Evde veya sokakta, tek başımızayken veya insanların ortasında çoğu zaman kendi kendimize yüksek sesle konuşuyoruz. Bu istisnai bir davranış olmasa da utanç verici olabiliyor. Peki, bu alışkanlık nereden geliyor ve bundan nasıl kurtulabiliriz?
Odaklanıyorum
Psikiyatr Dominique Delmas, kendi kendine yüksek sesle konuşmaların bir iletişim şekli olmadığını belirtiyor. Peki, bunlar bu kadar şahsi konuşmalarsa neden onları içimizde tutamıyoruz? Psikolog Laurie Hawkes’a göre bunun sebebi, yaptığımız iş her ne ise onun için yaratıldığımızı ve onu en doğru şekilde yaptığımızı kendimize tekrarlama ihtiyacından kaynaklanıyor. “Kendi kendimize konuşarak özümüze eşlik etmiş oluyoruz. Yaptığımız işler çok dikkat gerektiriyorsa, yüksek sesle kendimizle konuşuyoruz.” Bu durum, karmaşık bir yemek tarifi yaparken veya İsveç malı bir dolabı monte etmeye çalışırken neden kendi kendimize konuştuğumuzu açıklıyor.
İçsel bir diyalog yürütüyorum
Çocuklar tek başlarına oynarken veya uyku vakti geldiğinde, kendi kendilerine konuşurlar. Bu konuşmalar kendilerini cesaretlendirmeyi, teselli etmeyi veya azarlamayı içerir. Dominique Delmas bu konuyla ilgili olarak, “Ergenlikten hemen önceki dönemde toplumsal kurallar içselleştirildiği için kişinin ‘içindeki ikiziyle’ olan konuşmaları son bulur.
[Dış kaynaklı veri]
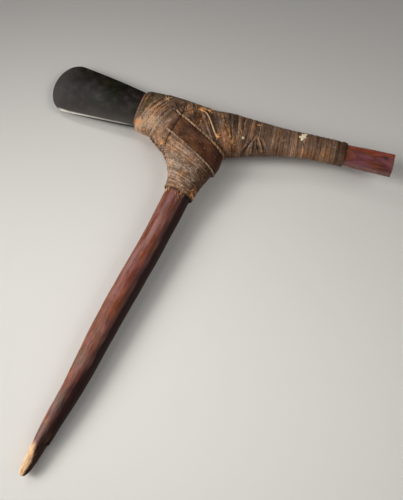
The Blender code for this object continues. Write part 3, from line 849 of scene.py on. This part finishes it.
def cane_finish(name, stops, rough=(0.50, 0.72), grit=0.35, mottle=1.0):
    made, tree, shader = new_finish(name)
    place = own_place(tree)
    warmth = carried(tree, "warmth")
    lines = clouds(tree, carried(tree, "fibre", "Vector"), (60, 4200, 90), detail=3, roughness=0.6)
    blotch = clouds(tree, place, 150, detail=5, roughness=0.65)
    fleck = clouds(tree, place, 420, detail=3, roughness=0.6)
    hue = clouds(tree, place, 95, roughness=0.6)
    dust = clouds(tree, place, 700, detail=3, roughness=0.7)
    value = sum_of(tree, carried(tree, "tone"), swung(tree, lines, -0.11, 0.11))
    value = sum_of(tree, value, swung(tree, blotch, -0.16 * mottle, 0.16 * mottle))
    value = sum_of(tree, value, swung(tree, fleck, -0.13 * mottle, 0.13 * mottle))
    colour = steps(tree, value, stops)
    grey = tinted(tree, 1.0, colour, (0.86, 1.0, 1.12))
    colour = tinted(tree, ranged(tree, warmth, 0.0, 0.8), colour, (1.26, 0.94, 0.60))
    colour = mixed(tree, ranged(tree, warmth, 0.0, -0.4), colour, grey)
    colour = tinted(tree, ranged(tree, hue, 0.50, 0.66, 0.0, 0.8), colour, (1.22, 0.96, 0.66))
    colour = tinted(tree, ranged(tree, hue, 0.48, 0.32, 0.0, 0.8), colour, (0.92, 0.96, 1.14))
    colour = mixed(tree, ranged(tree, dust, 0.55, 0.78, 0.0, grit), colour, (0.30, 0.235, 0.185))
    gloss = swung(tree, blotch, *rough)
    surfaced(tree, shader, colour, gloss, (lines, 0.00022), (dust, 0.00012), specular=0.30)
    return made


CANE_STOPS = (
    (0.05, (0.014, 0.005, 0.002)),
    (0.30, (0.066, 0.030, 0.015)),
    (0.50, (0.162, 0.086, 0.048)),
    (0.72, (0.350, 0.203, 0.124)),
    (0.95, (0.760, 0.490, 0.310)),
)
old_cane = cane_finish("old_split_cane", CANE_STOPS)
core = [haft, blade, bpy.data.objects["cheek_front"], bpy.data.objects["cheek_back"]]
bed_skin = outer_skin(bed, core)
neck_turns = wind(
    bed_skin, ((-16, -55), (21, -55)), ((-66, 20), (31, -8)), 54, 11,
    width=1.9, thick=0.8, lift=0.6, tone=0.58, narrow=0.35,
)
fork_turns = wind(
    bed_skin, ((-62, 70), (31, -12)), ((36, 79), (48, 26)), 27, 12,
    width=4.4, lift=0.3, tone=0.46, narrow=0.4, uneven=0.15,
)
socket_turns = wind(
    bed_skin, ((-67, 70), (-91, 3)), ((-8, 73), (-47, -9)), 35, 14,
    width=2.0, lift=1.05, tone=0.58, bow=-5, narrow=-0.3,
)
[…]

Çocuk bu hareketlerin yapılmaması gerektiğini, aksi takdirde bunun onu diğerlerinden olumsuz anlamda farklılaştıracağını bilir” diyor.
Peki, ergenlik öncesi yok olan bu alışkanlığın yetişkinlikte tekrardan ortaya çıkmasını nasıl açıklayabiliriz? “Yetişkinlerin hayatlarında yaşadıkları güçlü sıkıntı ve kaygılar, yıllar önce toplumsal kurallarla edindikleri bariyerlerin yıkılmasına sebep oluyor. Ket vurma eylemi güçsüzleşiyor.”Psikanalist Elsa Cayat, bu tür durumlarda bizimle asıl konuşanın kim olduğunu tespit etmemiz gerektiğini söylüyor. “Ebeveynimizin bize söylediği, ‘Hiçbir şeyi başaramıyorsun’, ‘Saçma sapan işler yapıyorsun’ gibi olumsuz sözler iç diyaloglarımızı kirletir. İçimizdeki ikizimizi konuşturmak, kendimizden bir ben daha çıkarmaya benzer.” Bu monologlar bize ait olmayan ama çocukluğumuzdan beri çevremiz tarafından içimize işlenen fikirleri kapsıyor.
Var olduğumu hissediyorum
Dominique Delmas, kendi kendine konuşan insanların çok belirgin ortak bir özelliği olmadığını ama genelde bu eylemi gerçekleştirenlerin kendini dış dünyaya kapamış, özgüven eksikliği yaşayan kişiler olabileceğini söylüyor. Elsa Cayat ise bu vakalarda kişilerin var olduklarını hissedebilmek için kendi seslerini duyma ihtiyacı duyduklarını belirtiyor ve ekliyor: “Ebeveyni tarafından değerli hissettirilmemiş, ‘Bu konuda ne düşünüyorsun?’ diye sorarak fikirleri alınmamış kişiler reddedilme, yok sayılma duygusu yaşarlar. Eğer bu kompleksler fark edilmiyorsa, her kendi kendine konuşmada aşağılama içerikli sözler yeniden su yüzüne çıkar.” Psikanalist Cayat, kişilerin bu sistemi kendi varlıklarını “hissetmek” için geliştirdiklerinin altını çiziyor. Çocuklukta var olduğu hissettirilmeyen, önemsenmeyen kişiler, varlıklarını kanıtlayabilmek için bu yola başvurabiliyorlar.